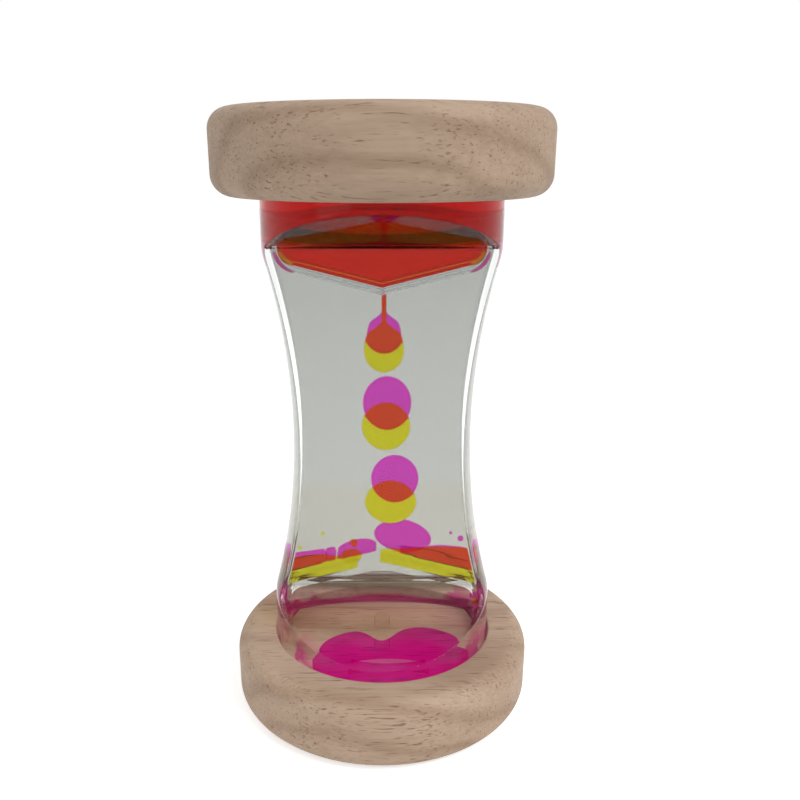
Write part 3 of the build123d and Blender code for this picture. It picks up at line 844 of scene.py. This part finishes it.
# ---- floor, light and camera ----
def white_view(tree):
    """1 for rays that see the surroundings directly, in a gloss or through clear pieces."""
    path = tree.nodes.new("ShaderNodeLightPath")
    seen = add_math(tree, "ADD", path.outputs["Is Camera Ray"], path.outputs["Is Glossy Ray"])
    return add_math(tree, "ADD", seen, path.outputs["Is Transmission Ray"], clamp=True)


def studio_world(light_level):
    world = bpy.data.worlds.new("studio")
    bpy.context.scene.world = world
    world.use_nodes = True
    tree = world.node_tree
    tree.nodes.clear()
    output = tree.nodes.new("ShaderNodeOutputWorld")
    light = tree.nodes.new("ShaderNodeBackground")
    seen = tree.nodes.new("ShaderNodeBackground")
    mix = tree.nodes.new("ShaderNodeMixShader")
    light.inputs["Color"].default_value = (1.0, 0.99, 0.97, 1)
    light.inputs["Strength"].default_value = light_level
    seen.inputs["Color"].default_value = (1, 1, 1, 1)
    tree.links.new(white_view(tree), mix.inputs["Fac"])
    tree.links.new(light.outputs[0], mix.inputs[1])
    tree.links.new(seen.outputs[0], mix.inputs[2])
    tree.links.new(mix.outputs[0], output.inputs["Surface"])


def pale_floor():
    """White table top that keeps the timer's soft shadow."""
    size, top = 4.0, -0.0002
    corners = [(x, y, top) for x, y in ((-size, -size), (size, -size), (size, size), (-size, size))]
    mesh = bpy.data.meshes.new("table_top")
    mesh.from_pydata(corners, [], [(0, 1, 2, 3)])
    floor = bpy.data.objects.new("table_top", mesh)
    bpy.context.scene.collection.objects.link(floor)
    material, tree, surface = fresh_material("table_top")[:3]
    surface.inputs["Base Color"].default_value = (0.9, 0.9, 0.9, 1)
    surface.inputs["Roughness"].default_value = 0.9
    surface.inputs["Specular IOR Level"].default_value = 0.0
    surface.inputs["Emission Color"].default_value = (1, 1, 1, 1)
    glow = add_math(tree, "MULTIPLY", white_view(tree), 0.58)
    tree.links.new(glow, surface.inputs["Emission Strength"])
    mesh.materials.append(material)


def soft_lamp(name, place, aim, size, power):
    lamp = bpy.data.lights.new(name, "AREA")
    lamp.shape = "RECTANGLE"
    lamp.size, lamp.size_y = size
    lamp.energy = power
    holder = bpy.data.objects.new(name, lamp)
    holder.location = place
    holder.rotation_euler = (Vector(aim) - Vector(place)).to_track_quat("-Z", "Y").to_euler()
    bpy.context.scene.collection.objects.link(holder)


studio_world(0.55)
pale_floor()
aim = (0, 0, MIDDLE * MM)
soft_lamp("overhead_right", (0.45, -0.35, 0.75), aim, (0.5, 0.5), 4.6)
soft_lamp("front_left_fill", (-0.6, -0.6, 0.35), aim, (0.5, 0.6), 0.8)

IMAGE = 800
CAMERA_BACK, CAMERA_HEIGHT, CAMERA_PITCH = 197.8, 134.7, 0.333
FOCAL_PIXELS, CENTRE_X, CENTRE_Y = 851.0, 382.0, 448.0
camera_data = bpy.data.cameras.new("camera")
camera_data.sensor_width = 36.0
camera_data.lens = FOCAL_PIXELS / IMAGE * camera_data.sensor_width
camera_data.shift_x = (IMAGE / 2 - CENTRE_X) / IMAGE
camera_data.shift_y = (CENTRE_Y - IMAGE / 2) / IMAGE
camera_data.clip_start = 0.005
camera = bpy.data.objects.new("camera", camera_data)
camera.location = (0, -CAMERA_BACK * MM, CAMERA_HEIGHT * MM)
camera.rotation_euler = (math.pi / 2 - CAMERA_PITCH, 0, 0)
bpy.context.scene.collection.objects.link(camera)
bpy.context.scene.camera = camera

scene = bpy.context.scene
scene.view_settings.view_transform = "Standard"
BOUNCES = 32
scene.cycles.max_bounces = BOUNCES
scene.cycles.transmission_bounces = BOUNCES
scene.cycles.glossy_bounces = BOUNCES
scene.cycles.transparent_max_bounces = BOUNCES

bpy.context.view_layer.update()
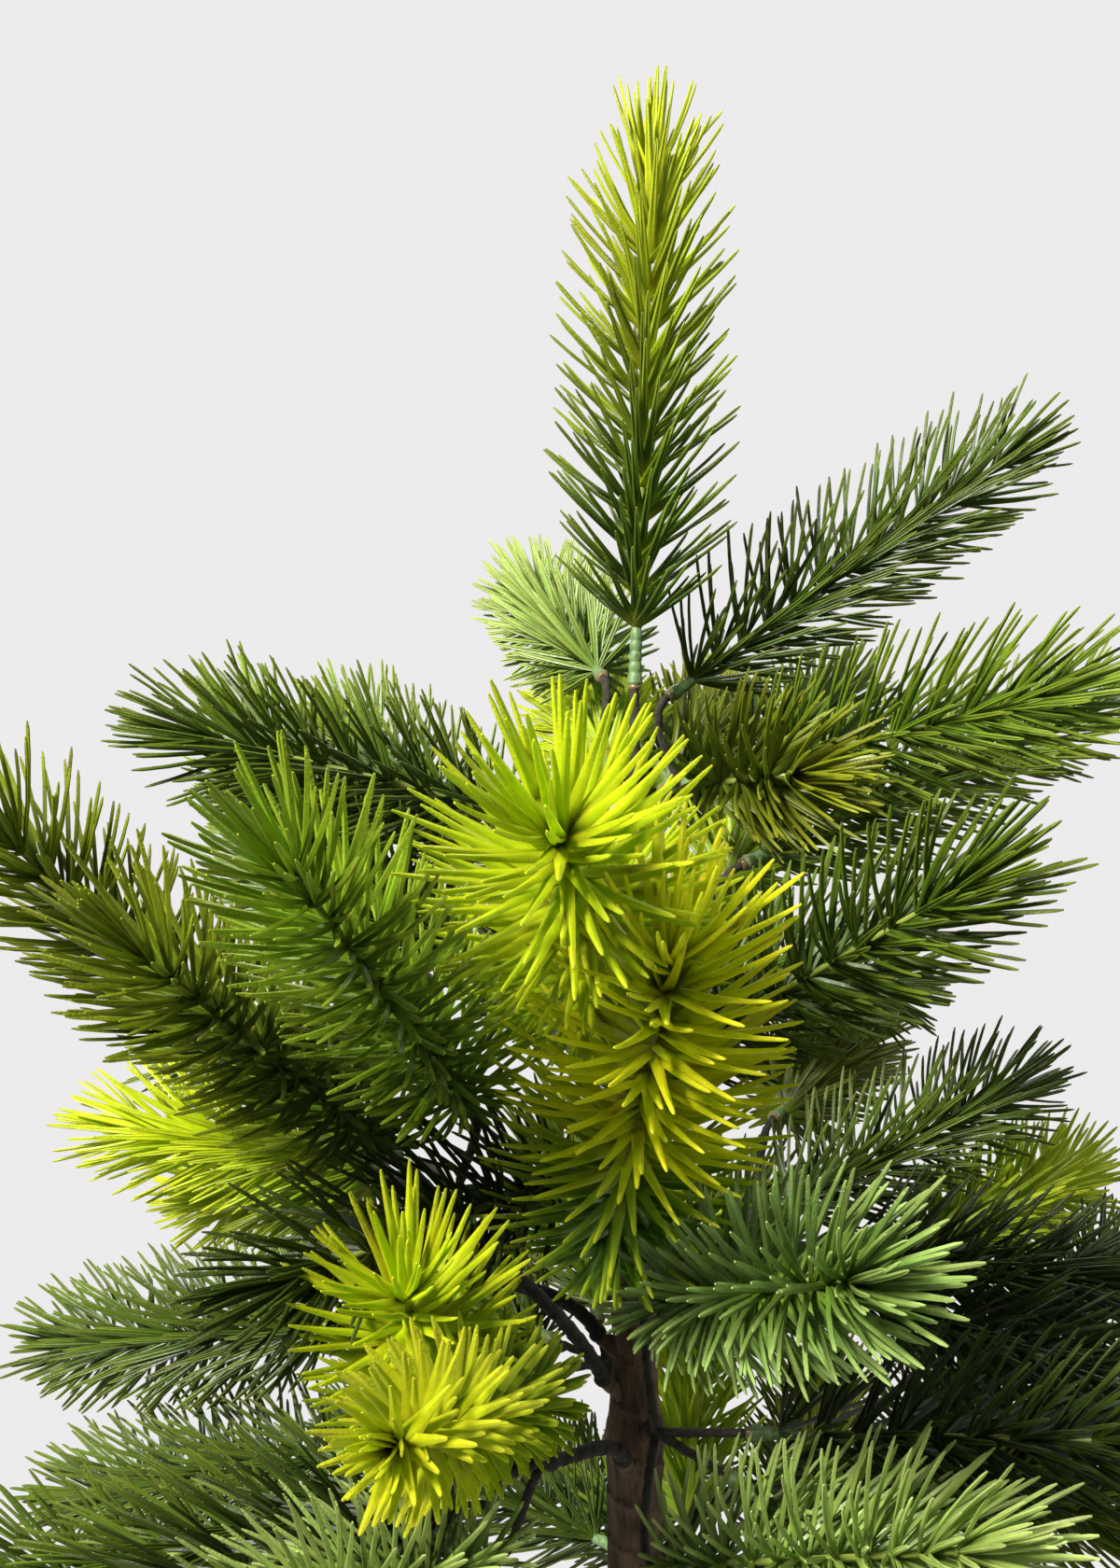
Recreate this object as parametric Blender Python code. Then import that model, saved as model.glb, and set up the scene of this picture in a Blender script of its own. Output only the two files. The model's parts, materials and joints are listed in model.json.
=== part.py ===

::::::::

**INSTRUCTION:** Write only the number of lines that include "code".

**PROBLEM SOLUTION:** 2